Claypool also noted in the letter that Meegan ran for 33rd Ward alderman and gave classroom credit to students who volunteered to work on the 2015 council race.

“The fact that you were one of the individuals running for alderman of the 33rd Ward necessarily created a conflict of interest and an appearance of impropriety by, in essence, obtaining free labor from students to earn service learning hours,” Claypool wrote.

Meegan says he offered credit to students who helped any campaign, including his rivals in the aldermanic race. He appeared to have forced a runoff with Emanuel appointee Deb Mell, but absentee votes counted after election day carried the incumbent barely over 50 percent.

Asked about Meegan’s case, CPS spokeswoman Emily Bittner said all layoffs were done “in accordance with the district’s agreement with the [Chicago Teachers Union]” and that warning resolutions play no role in the process. She noted that there are many opportunities for teachers to be hired back.

Meegan wasn’t unemployed for long. Knowing that budget cuts were coming at Roosevelt, he had applied for other teaching jobs. An hour after he learned CPS was canning him, he got a call with a job offer from another state.

Meegan’s wife has quit her job as a clerk at the Cook County forest preserves, and he’s driving north to Minnesota on Wednesday.

The school board in Mankato, about an hour south of Minneapolis, on Monday approved hiring Meegan to teach Advanced Placement Human Geography and World History.

The new job pays about $10,000 a year less than what he was making at the Chicago schools, where his annual salary was roughly $75,000.

But rent for a three-bedroom house in his new hometown is only $950 a month, less than the family has been paying for an apartment in Albany Park.

“My wife and are extremely sad, because we’ve put a lot of time into fighting to save education, but you have to work,” he says. “Minnesota offers me opportunity I can’t have here.”

Meegan sees other benefits to being exiled from Rahmville.

“I’ll get to vote for my school board in Minnesota,” he says. The mayor here handpicks school board members.
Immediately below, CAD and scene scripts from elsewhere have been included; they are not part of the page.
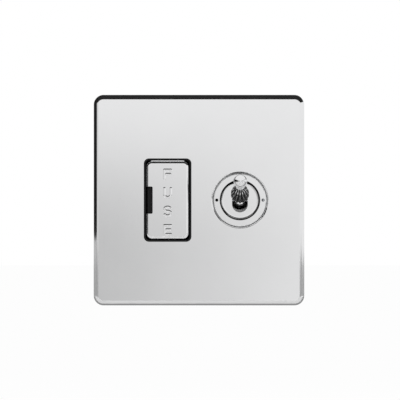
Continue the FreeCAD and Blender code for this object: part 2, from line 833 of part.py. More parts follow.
def make_fuse():
    """Cartridge fuse: a ceramic barrel with a pressed metal cup on each end."""
    barrel_radius = v.fuse_radius - v.fuse_cap_wall - v.cap_fit
    barrel_length = v.fuse_length - v.fuse_cap_wall * 2
    barrel = rod("fuse_barrel", barrel_radius, "z", -barrel_length / 2, barrel_length,
                 across=fuse_x, inward=fuse_y)
    keep("fuse_body", barrel)
    cups = []
    for name, side in (("upper", 1), ("lower", -1)):
        outside = -v.fuse_length / 2 if side < 0 else v.fuse_length / 2 - v.fuse_cap_length
        inside = -barrel_length / 2 if side < 0 else outside
        skin = rod(f"fuse_cup_{name}", v.fuse_radius, "z", outside, v.fuse_cap_length,
                   across=fuse_x, inward=fuse_y)
        bore = rod(f"fuse_cup_bore_{name}", barrel_radius, "z", inside,
                   v.fuse_cap_length - v.fuse_cap_wall, across=fuse_x, inward=fuse_y)
        cups.append(cut(f"fuse_cap_{name}", skin, bore))
    group("fuse_end_caps", cups)


def bow(thick, half_chord, rise):
    """Bowed leaf that stands on the well floor with its crown towards the fuse."""
    outer = (half_chord * half_chord + (rise + thick) * (rise + thick)) / ((rise + thick) * 2)
    inner_half = half_chord - thick
    inner = (inner_half * inner_half + rise * rise) / (rise * 2)
    return [
        (fuse_x - half_chord, well_back), (fuse_x - inner_half, well_back, inner, 1),
        (fuse_x + inner_half, well_back), (fuse_x + half_chord, well_back, outer, -1),
    ]


def make_fuse_contact(label, up, links):
    """Leaf contact behind one end of the fuse, with its tail through the well floor."""
    contact = Body(label)
    half = v.leaf_width / 2
    leaf = bow(v.leaf_thick, v.leaf_chord / 2, v.leaf_bow)
    contact.pad("XY_Plane", up - half, up + half, leaf)
    contact.pad("XZ_Plane", well_back, strip_front,
                rectangle(tail_left, tail_right, up - half, up + half))
    for loop in links:
        contact.pad("XZ_Plane", strip_front, v.housing_back, loop)

ring_front = plate_front + v.ring_drop
bush_front = ring_front + v.bush_drop
bush_radius = v.ring_bore - v.bush_fit


def make_ring_nut():
    """Turned nut that fills the plate's round hole, with two holes for a pin spanner."""
    ring = Body("ring_nut")
    outer = v.ring_hole - v.ring_fit
    ring.revolve(rectangle(v.ring_bore, outer, ring_front, flange_front))

    def at_bore(edge):
        return (edge_lies_at(edge, y=ring_front) and hasattr(edge.Curve, "Radius")
                and near(edge.Curve.Radius, v.ring_bore))

    ring.round_edges(v.ring_edge, at_bore)
    holes = [circle(v.spanner_radius, v.spanner_pitch * side) for side in SIDES]
    ring.pocket("XZ_Plane", ring_front, flange_front, *holes)
    ring.move(across=toggle_x)


def slot_outline(width, length):
    """Upright slot with round ends, each end as two quarter arcs."""
    side, straight, end = width / 2, (length - width) / 2, length / 2
    return [
        (side, -straight), (side, straight, side, 1), (0, end, side, 1),
        (-side, straight), (-side, -straight, side, 1), (0, -end, side, 1),
    ]


def make_toggle_bush():
    """Bush inside the ring: slotted disc, hollow behind it, flange and neck."""
    bush = Body("toggle_bush")
    disc_back = bush_front + v.bush_face
    bush.revolve([
        (0, bush_front), (bush_radius, bush_front),
        (bush_radius, frame_front - v.bush_flange_thick),
        (v.bush_flange, frame_front - v.bush_flange_thick), (v.bush_flange, frame_front),
        (v.bush_neck, frame_front), (v.bush_neck, v.bush_neck_back),
        (v.bush_bore, v.bush_neck_back), (v.bush_bore, disc_back + v.bush_cone_depth),
        (v.bush_cone, disc_back), (0, disc_back),
    ])
    bush.pocket("XZ_Plane", bush_front, disc_back, slot_outline(v.slot_width, v.slot_length))
    bush.pocket("YZ_Plane", -v.bush_flange - 1, v.pivot_pin_half + v.pin_fit,
                circle(v.pivot_pin + v.pin_fit, -v.dolly_pivot))
    bush.move(across=toggle_x)


def place_with_dolly(piece):
    """The dolly and what it carries are made upright and tipped about the pivot."""
    piece.tilt(Vector(-1, 0, 0), v.dolly_tilt)
    piece.move(across=toggle_x, inward=-v.dolly_pivot)


def make_dolly():
    """Turned lever: ball, fluted acorn barrel, bead, hub on the pivot, and a bored tail."""
    dolly = Body("dolly")
    centre = v.barrel_radius - v.barrel_arc
    arc_square = v.barrel_arc * v.barrel_arc
    base_drop = v.barrel_place - v.barrel_base
    neck_rise = v.neck_place - v.barrel_place
    base_radius = centre + root(arc_square - base_drop * base_drop)
    neck_start = centre + root(arc_square - neck_rise * neck_rise)
    hub_square = v.hub_radius * v.hub_radius
    tail_meet = root(hub_square - v.tail_radius * v.tail_radius)
    stem_meet = root(hub_square - v.stem_radius * v.stem_radius)
    ball_meet = root(v.ball_radius * v.ball_radius - v.ball_foot * v.ball_foot)
    bead_side = v.bead_radius - v.bead_half
    # The pivot is the origin and the ball lies towards -Y.
    dolly.revolve([
        (0, v.tail_length), (v.tail_radius, v.tail_length),
        (v.tail_radius, tail_meet, v.hub_radius, -1),
        (v.stem_radius, -stem_meet), (v.stem_radius, v.bead_half - v.bead_place),
        (bead_side, v.bead_half - v.bead_place, v.bead_half, -1),
        (v.bead_radius, -v.bead_place, v.bead_half, -1),
        (bead_side, -v.bead_place - v.bead_half), (v.waist_radius, -v.bead_place - v.bead_half),
        (v.waist_radius, v.barrel_bevel - v.barrel_base), (base_radius - v.barrel_bevel,
                                                          v.barrel_bevel - v.barrel_base),
        (base_radius, -v.barrel_base, v.barrel_arc, -1),
        (neck_start, -v.neck_place), (v.neck_radius, -v.neck_place - v.neck_fall),
        (v.ball_foot, ball_meet - v.ball_place, v.ball_radius, -1),
        (0, -v.ball_place - v.ball_radius),
    ])
    dolly.pocket("XZ_Plane", v.tail_length - v.tail_bore_depth, v.tail_length, circle(v.tail_bore))
    dolly.pocket("YZ_Plane", -v.hub_radius, v.hub_radius, circle(v.pivot_pin + v.pin_fit))
    cut_flutes(dolly, centre)
    place_with_dolly(dolly)


def cut_flutes(dolly, arc_centre):
    """Round-bottomed flutes that follow the curve of the barrel."""
    doc.recompute()
    before = dolly.body.Shape.Volume
    section = circle(v.flute_radius, v.barrel_radius + v.flute_rise)
    sketch = dolly.sketch("XZ_Plane", -v.barrel_place, [section])
    foot, head = Vector(arc_centre.number, -1, 0), Vector(arc_centre.number, 1, 0)
    axis = sketch.addGeometry(Part.LineSegment(foot, head), True)
    fix_point(sketch, axis, 1, arc_centre, -1)
    fix_point(sketch, axis, 2, arc_centre, 1)
    flute = dolly.body.newObject("PartDesign::Groove", "dolly_flute")
    flute.Profile = sketch
    flute.ReferenceAxis = (sketch, ["Axis0"])
    flute.Midplane = True
    bind(flute, Angle=v.flute_sweep)
    ring = dolly.body.newObject("PartDesign::PolarPattern", "dolly_flutes")
    ring.Originals = [flute]
    ring.Axis = (dolly.origin("Y_Axis"), [""])
    ring.Angle = 360
    bind(ring, Occurrences=v.flute_count)
    dolly.body.Tip = ring
    doc.recompute()
    if dolly.body.Shape.Volume > before - 1:
        raise RuntimeError("the flutes of the dolly remove nothing")


def make_plunger():
    """Round-nosed plunger in the tail of the dolly, and the spring behind it."""
    plunger = Body("plunger")
    radius, tip = v.plunger_radius, v.plunger_reach
    plunger.revolve([
        (0, tip - v.plunger_length), (radius, tip - v.plunger_length),
        (radius, tip - radius, radius, 1), (0, tip),
    ])
    place_with_dolly(plunger)
    spring = Body("plunger_spring")
    start = v.tail_length - v.tail_bore_depth + v.spring_wire
    room = tip - v.plunger_length - start - v.spring_wire
    coil = v.tail_bore - v.spring_wire - v.cap_fit
    profile = spring.sketch("XY_Plane", 0, [circle(v.spring_wire, coil, start)])
    helix = spring.body.newObject("PartDesign::AdditiveHelix", "plunger_coil")
    helix.Profile = profile
    helix.ReferenceAxis = (profile, ["V_Axis"])
    helix.Mode = "pitch-height-angle"
    bind(helix, Pitch=room / v.spring_turns, Height=room)
    place_with_dolly(spring)


def tip_with_rocker(piece):
    piece.tilt(Vector(1, 0, 0), v.rocker_tilt)
    piece.move(across=toggle_x, inward=v.rocker_place)


def make_rocker():
    """Moulded rocker with a hollow saddle for the plunger's nose."""
    rocker = Body("rocker")
    half = chamber_half - v.rocker_gap
    saddle = v.plunger_reach + v.rocker_gap
    centre = -(v.rocker_place + v.dolly_pivot)
    lip = centre + root(saddle * saddle - v.rocker_lip * v.rocker_lip)
    shoulder, heel = v.rocker_lip + v.lip_thick, v.rocker_lip + v.lip_thick * 2
    front, back, arm = -v.rocker_front, v.rocker_back, v.rocker_arm
    rocker.pad("YZ_Plane", -half, half, [
        (lip, -v.rocker_lip, saddle, 1), (lip, v.rocker_lip), (lip, shoulder), (front, heel),
        (front, arm), (back, arm), (back, -arm), (front, -arm), (front, -heel), (lip, -shoulder),
    ])
    rocker.pocket("YZ_Plane", -half, half, circle(v.rocker_pin + v.pin_fit))
    tip_with_rocker(rocker)


def make_moving_contact(label, offset):
    """Strip along the back of the rocker with a round contact near its upper end."""
    contact = Body(label)
    middle = as_dim(offset)
    back = v.rocker_back + v.strip_thick
    contact.pad("XZ_Plane", v.rocker_back, back,
                column(middle, strip_half, -v.rocker_arm, v.rocker_arm))
    contact.pad("XZ_Plane", back, back + v.button_thick,
                circle(v.button_radius, middle, v.button_place))
    tip_with_rocker(contact)


def make_conductors():
    """Flat conductors between the rear mouldings; two carry a fixed contact."""
    for label, loops in CONDUCTORS.items():
        conductor = Body(label)
        for loop in loops:
            conductor.pad("XZ_Plane", strip_front, v.housing_back, loop)
        if label.startswith("fixed"):
            middle = pole_line_x if label.endswith("line") else pole_neutral_x
            conductor.pad("XZ_Plane", strip_front - v.button_thick, strip_front,
                          circle(v.button_radius, middle, fixed_button_z))
        if label == "earth_strap":
            finish_earth_strap(conductor)


def finish_earth_strap(strap):
    """The strap turns forward over the housing and up behind the frame, where it is riveted."""
    low = v.body_height / 2 + v.strip_fit
    high = low + v.strip_thick
    half = v.strap_width / 2
    left, right = EARTH_X - half, EARTH_X + half
    top = frame_screw_height + half
    strap.pad("XZ_Plane", strip_front, v.housing_back, rectangle(left, right, 0, high))
    strap.pad("XZ_Plane", 0, v.housing_back, rectangle(left, right, low, high))
    strap.pad("XZ_Plane", 0, v.strip_thick, rectangle(left, right, low, top))
    strap.pocket("XZ_Plane", 0, v.strip_thick,
                 circle(v.rivet_radius, EARTH_X, frame_screw_height))


def make_rivet():
    shank = rod("rivet_shank", v.rivet_radius, "y", frame_front, v.frame_thick + v.strip_thick,
                across=EARTH_X, up=frame_screw_height)
    head = rod("rivet_head", v.screw_head, "y", v.strip_thick, v.strip_thick,
               across=EARTH_X, up=frame_screw_height)
    keep("strap_rivet", join("rivet", [shank, head]))


def make_pins():
    half = v.pivot_pin_half
    keep("dolly_pin", rod("dolly_pivot_rod", v.pivot_pin, "x", -half, half * 2,
                          across=toggle_x, inward=-v.dolly_pivot))
    start = chamber_left - v.wall
    keep("rocker_pin", rod("rocker_pivot_rod", v.rocker_pin, "x", start,
                           chamber_right + v.wall / 2 - v.pin_fit - start,
                           inward=v.rocker_place))


def build():
    make_front_plate()
    make_mounting_frame()
    make_insert_moulding()
    make_switch_housing()
    make_terminal_block()
    make_housing_screws()
    make_frame_screws()
    make_terminals()
    make_fuse_cap()
    make_fuse_carrier()
    make_fuse()
    make_fuse_contact("fuse_contact_upper", v.link_high, [])
    make_fuse_contact("fuse_contact_lower", -v.link_high, lower_link)
    make_ring_nut()
    make_toggle_bush()
    make_dolly()
    make_plunger()
    make_rocker()
    make_moving_contact("moving_contact_line", v.pole_offset)
    make_moving_contact("moving_contact_neutral", -v.pole_offset)
    make_conductors()
    make_rivet()
    make_pins()
    doc.recompute()


def check_and_write():
    """Every feature sound and every piece a valid solid, then one file a piece."""
    for thing in doc.Objects:
        if {"Invalid", "Error"} & set(thing.State):
            raise RuntimeError(f"{thing.Name} ({thing.Label}) failed: {thing.State}")
    finished = [piece.body if isinstance(piece, Body) else piece for piece in pieces]
    for piece in finished:
        if piece.Shape.isNull() or not piece.Shape.isValid() or not piece.Shape.Solids:
            raise RuntimeError(f"{piece.Label} has no valid solid")
    os.makedirs("parts", exist_ok=True)
    for piece in finished:
        piece.Shape.exportStep(f"parts/{piece.Label}.step")
        print(piece.Label, len(piece.Shape.Solids), round(piece.Shape.Volume, 2))


build()
check_and_write()
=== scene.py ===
import json
import math

import bmesh
import bpy
from mathutils import Matrix, Vector


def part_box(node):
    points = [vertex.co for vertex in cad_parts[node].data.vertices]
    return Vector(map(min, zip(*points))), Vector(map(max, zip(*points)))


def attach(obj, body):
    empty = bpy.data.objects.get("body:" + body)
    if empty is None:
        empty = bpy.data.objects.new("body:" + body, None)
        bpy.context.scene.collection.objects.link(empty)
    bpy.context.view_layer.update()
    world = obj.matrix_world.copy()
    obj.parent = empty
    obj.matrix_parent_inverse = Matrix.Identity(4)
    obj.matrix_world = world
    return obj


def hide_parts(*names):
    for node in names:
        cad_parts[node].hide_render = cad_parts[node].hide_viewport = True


# A fused spur unit with a polished front plate, dressed over its fixed CAD frame.
# Metres: X right, Y into the wall, Z up. The front plate faces -Y.

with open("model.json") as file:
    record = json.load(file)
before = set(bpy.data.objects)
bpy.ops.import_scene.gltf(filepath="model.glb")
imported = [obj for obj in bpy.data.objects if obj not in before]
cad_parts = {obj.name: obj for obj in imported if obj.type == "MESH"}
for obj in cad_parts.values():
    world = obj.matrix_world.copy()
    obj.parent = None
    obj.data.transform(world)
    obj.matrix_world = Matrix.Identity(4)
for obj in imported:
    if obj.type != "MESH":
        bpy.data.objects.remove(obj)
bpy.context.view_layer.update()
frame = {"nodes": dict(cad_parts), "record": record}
NODES = frame["nodes"]
MM = 0.001


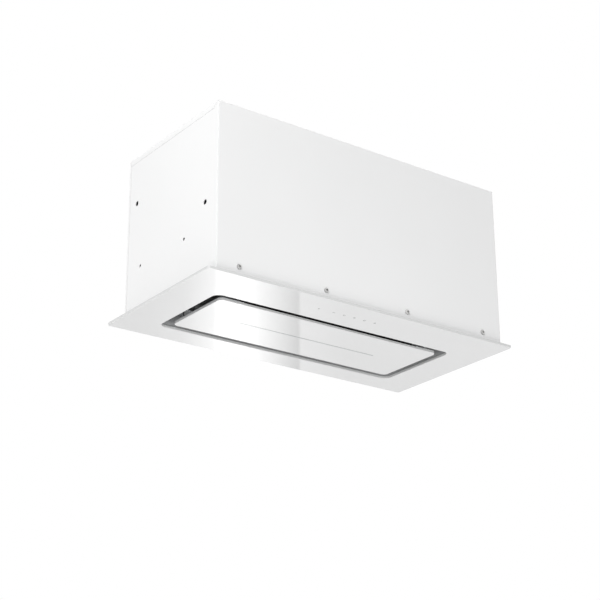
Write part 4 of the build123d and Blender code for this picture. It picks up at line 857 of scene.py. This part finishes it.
# Motor: drawn can and end cap with air slots, and the copper end turns inside
print("motor")
motor = {"radius": 44, "wall": 3, "tall": 59, "round": 4, "waist": 0.6, "hole": 4.6,
         "seat": (11, 14, 7), "slots": 12, "slot": (7, 6), "rows": (6, 50), "capSlots": 6,
         "capSlot": (9, 17), "capSlotFrom": 20, "turnRadius": 33, "turn": (6.4, 3.4), "bulges": 6,
         "bulge": 0.16, "steps": 96}
motorPlace = inPlace(boxOf("motor_can")[0].x, blower["y"], blower["z"]) @ rightTurn
radius, wall, tall, bend, hole, steps = (motor[key] for key in
                                         ("radius", "wall", "tall", "round", "hole", "steps"))
seatIn, seatOut, seatDeep = motor["seat"]
waist = radius - motor["waist"]
slotLong, slotDeep = motor["slot"]
capWide, capLong = motor["capSlot"]
shell = turnedForm([(radius, 0), (radius, 11), (waist, 12), (waist, tall - 15), (radius, tall - 14),
                    (radius, tall - bend)] + quarterRound(radius, tall, bend)
                   + [(hole, tall), (hole, tall - wall), (seatIn, tall - wall),
                      (seatIn, tall - wall - seatDeep), (seatOut, tall - wall - seatDeep),
                      (seatOut, tall - wall), (radius - wall - 2, tall - wall),
                      (radius - wall, tall - wall - 2), (radius - wall, 0), (radius, 0)], motorPlace, steps)
capShell = turnedForm([(hole, -wall), (radius - 1.2, -wall), (radius - 0.3, -wall + 0.4),
                       (radius, -wall + 1.3), (radius, 0), (seatOut, 0), (seatOut, seatDeep),
                       (seatIn, seatDeep), (seatIn, 0), (hole, 0), (hole, -wall)], motorPlace, steps)


def slotTurn(index, count):
    return motorPlace @ spun(2 * pi * (index + 0.5) / count)


airWays, capWays, endTurns = newForms(3)
for height in motor["rows"]:
    for index in range(motor["slots"]):
        addBlock(airWays, (radius - 6, -slotLong / 2, height - slotDeep / 2),
                 (radius + 3, slotLong / 2, height + slotDeep / 2), 1.4, 3, slotTurn(index, motor["slots"]))
for index in range(motor["capSlots"]):
    start = motor["capSlotFrom"]
    addBlock(capWays, (start, -capWide / 2, -wall - 5), (start + capLong, capWide / 2, 5), 3, 4,
             slotTurn(index, motor["capSlots"]))
savePiece("motor_shell", cutAway(shell, airWays), "motor_paint", ("motor_can",))
savePiece("motor_end_shell", cutAway(capShell, capWays), "motor_paint", ("motor_end_cap",))
wide, deep = motor["turn"]
for corner, side in zip(boxOf("motor_stator"), (-1, 1)):
    loop = [(motor["turnRadius"] + wide * cos(step * pi / 8), side * deep * (1 + sin(step * pi / 8)))
            for step in range(17)]
    addTurned(endTurns, loop, inPlace(corner.x, blower["y"], blower["z"]) @ rightTurn, steps)
axis = Vector((0, blower["y"], blower["z"])) * mm
for vert in endTurns.verts:  # the windings swell between the slots
    arm = Vector((0, vert.co.y, vert.co.z)) - axis
    sweep = cos(motor["bulges"] * Vector((arm.y, arm.z)).angle_signed(Vector((1, 0)), 0))
    middle = arm.normalized() * motor["turnRadius"] * mm
    swell = 1 + motor["bulge"] * (sweep - 1)
    vert.co.yz = (axis + middle + (arm - middle) * swell).yz
savePiece("motor_end_turns", endTurns, "copper_wire")

# Camera below the hood, looking up at its left front corner
print("camera and lights")
cameraPlace = {"at": (-1.32356, -1.76861, -0.8085), "right": (0.80736, -0.59003, -0.00491),
               "up": (-0.21125, -0.29680, 0.93128), "forward": (0.55094, 0.75085, 0.36427),
               "lens": 92.876, "sensor": 36}
cameraData = bpy.data.cameras.new("product_view")
cameraData.lens = cameraPlace["lens"]
cameraData.sensor_width = cameraPlace["sensor"]
cameraData.clip_end = 60
camera = linkObject("product_view", cameraData)
axes = Matrix((cameraPlace["right"], cameraPlace["up"], -Vector(cameraPlace["forward"]))).transposed()
camera.matrix_world = Matrix.Translation(cameraPlace["at"]) @ axes.to_4x4()
scene.camera = camera

# Soft studio light: an even sky, large lamps at the left front and right back, low ones for the underside.
# Each lamp has its place and its size in metres, and its watts.
lamps = {"key_lamp": ((-2.2, -1.7, 0.9), 1.7, 52), "left_lamp": ((-2.6, 0.2, 0.4), 1.6, 7),
         "low_lamp": ((-0.4, -1.35, -1.9), 1.4, 16), "back_lamp": ((2, 2.1, 0.9), 1.7, 52),
         "top_lamp": ((0, 0.2, 2.6), 1.8, 26)}
lampAim = Vector((0, 0, 0.12))
for name, (at, size, watts) in lamps.items():
    data = bpy.data.lights.new(name, "AREA")
    data.size, data.energy = size, watts
    lamp = linkObject(name, data)
    lamp.location = at
    lamp.rotation_mode = "QUATERNION"
    lamp.rotation_quaternion = (lampAim - Vector(at)).to_track_quat("-Z", "Y")
    lamp.visible_camera = lamp.visible_glossy = False


# One where the camera, the gloss or the glass looks straight at it, nought where it only lights
def seenStraight(tree):
    rays = addNode("LightPath", {}, tree).outputs
    seen = maths("MAXIMUM", rays["Is Camera Ray"], rays["Is Glossy Ray"])
    return maths("MAXIMUM", seen, rays["Is Transmission Ray"])


skyLook = {"light": 0.46, "seen": 1}
sky = bpy.data.worlds.new("studio_sky")
scene.world = sky
sky.use_nodes = True
skyTree = sky.node_tree
strength = spreadTo(seenStraight(skyTree), skyLook["light"], skyLook["seen"], 0, 1)
feed(skyTree.nodes["Background"], {"Color": (1, 1, 1, 1), "Strength": strength})
scene.view_settings.view_transform = "Standard"

# Floor of the studio, far below the hood where a kitchen's floor would be; it fades into the sky
floorLook = {"drop": 2.45, "half": 7, "tone": (0.80, 0.80, 0.80), "rough": 0.9, "kept": 0.3, "glow": 1.22,
             "fade": (2.5, 5.5)}
floorMesh = bmesh.new()
bmesh.ops.create_grid(floorMesh, x_segments=4, y_segments=4, size=floorLook["half"],
                      matrix=Matrix.Translation((0, 0, -floorLook["drop"])))
floor = linkObject("studio_floor", asMesh("studio_floor", floorMesh))
floorFinish, floorTree, floorShader = blankFinish("pale_floor")
feed(floorShader, {"Base Color": (*floorLook["tone"], 1), "Roughness": floorLook["rough"]})
floorWay = addNode("VectorMath", {0: objectPlace(floorTree, (1, 1, 0))},
                   operation="LENGTH").outputs["Value"]
floorFade, floorGlow = (spreadTo(floorWay, start, 1, *floorLook["fade"])
                        for start in (1 - floorLook["kept"], floorLook["glow"]))
lit = addNode("MixShader", {
    0: maths("MULTIPLY", seenStraight(floorTree), floorFade), 1: floorShader.outputs[0],
    2: addNode("Emission", {"Strength": floorGlow}).outputs[0]})
feed(floorTree.nodes["Material Output"], {"Surface": lit.outputs[0]})
floor.data.materials.append(floorFinish)

# Upright reflector behind the hood: only the gloss of the glass sees it, as bands of light and shade.
# Each stop is how far across the reflector it is in metres, and how bright it is there.
reflectorLook = {"away": 2, "low": -1.5, "high": 0.1, "brightest": 3.2,
                 "stops": ((-0.62, 1), (-0.45, 1.05), (-0.36, 1.3), (-0.27, 2.3), (-0.262, 3.2), (-0.18, 3.2),
                           (-0.13, 2.2), (-0.08, 1.4), (-0.025, 0.5), (-0.020, 1.35), (0.10, 1.05), (0.6, 1))}
away = Vector((*cameraPlace["forward"][:2], 0)).normalized()
acrossIt = Vector((away.y, -away.x, 0))
firstStop, lastStop = reflectorLook["stops"][0][0], reflectorLook["stops"][-1][0]
span, rise = lastStop - firstStop, reflectorLook["high"] - reflectorLook["low"]
reflectorAt = away * reflectorLook["away"] + acrossIt * (firstStop + span / 2)
reflectorAt.z = reflectorLook["low"] + rise / 2
reflectorTurn = Matrix((acrossIt * span, Vector((0, 0, rise)), away)).transposed().to_4x4()
reflectorMesh = bmesh.new()
bmesh.ops.create_grid(reflectorMesh, x_segments=1, y_segments=1, size=0.5,
                      matrix=Matrix.Translation(reflectorAt) @ reflectorTurn)
reflector = linkObject("band_reflector", asMesh("band_reflector", reflectorMesh))
reflectorFinish, bandTree, bandShader = blankFinish("banded_glow")
bandTree.nodes.remove(bandShader)
bandAcross = addNode("VectorMath", {0: coordsOf(bandTree, "Object"), 1: acrossIt},
                     operation="DOT_PRODUCT").outputs["Value"]
bandRamp = addNode("ValToRGB", {0: spreadTo(bandAcross, 0, 1, firstStop, lastStop)})
stops = bandRamp.color_ramp.elements
for index, (across, level) in enumerate(reflectorLook["stops"]):
    place = (across - firstStop) / span
    stop = stops[index] if index < 2 else stops.new(place)
    stop.position = place
    stop.color = (*[level / reflectorLook["brightest"]] * 3, 1)
bandGlow = addNode("Emission", {"Color": bandRamp.outputs[0], "Strength": reflectorLook["brightest"]})
feed(bandTree.nodes["Material Output"], {"Surface": bandGlow.outputs[0]})
reflector.data.materials.append(reflectorFinish)
for kind in ("camera", "diffuse", "transmission", "shadow", "volume_scatter"):
    setattr(reflector, "visible_" + kind, False)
In Minnesota, Meegan says, “Government taxes the rich,” through a progressive income tax, and the state has a $1 billion surplus. A graduated income tax has been proposed but not approved here, even as Illinois has fallen deep into the fiscal abyss.

Also, in Meegan’s new home state, “They don’t nickel and dime you with red light cameras and speed cameras. They’re not focused on flashy thing like a stupid river walk when they’re not funding basic services. And government isn’t corrupt.”

Meegan says he doesn’t expect to have to agitate against his new employer. He hopes to enjoy the stability that will allow him to focus on teaching.

CPS got rid of him, Meegan says, to send a message, “to discourage teachers from standing up for schools and students.”

“I would say to them, ‘Keep fighting,’” he says. “May God have mercy on Chicago.”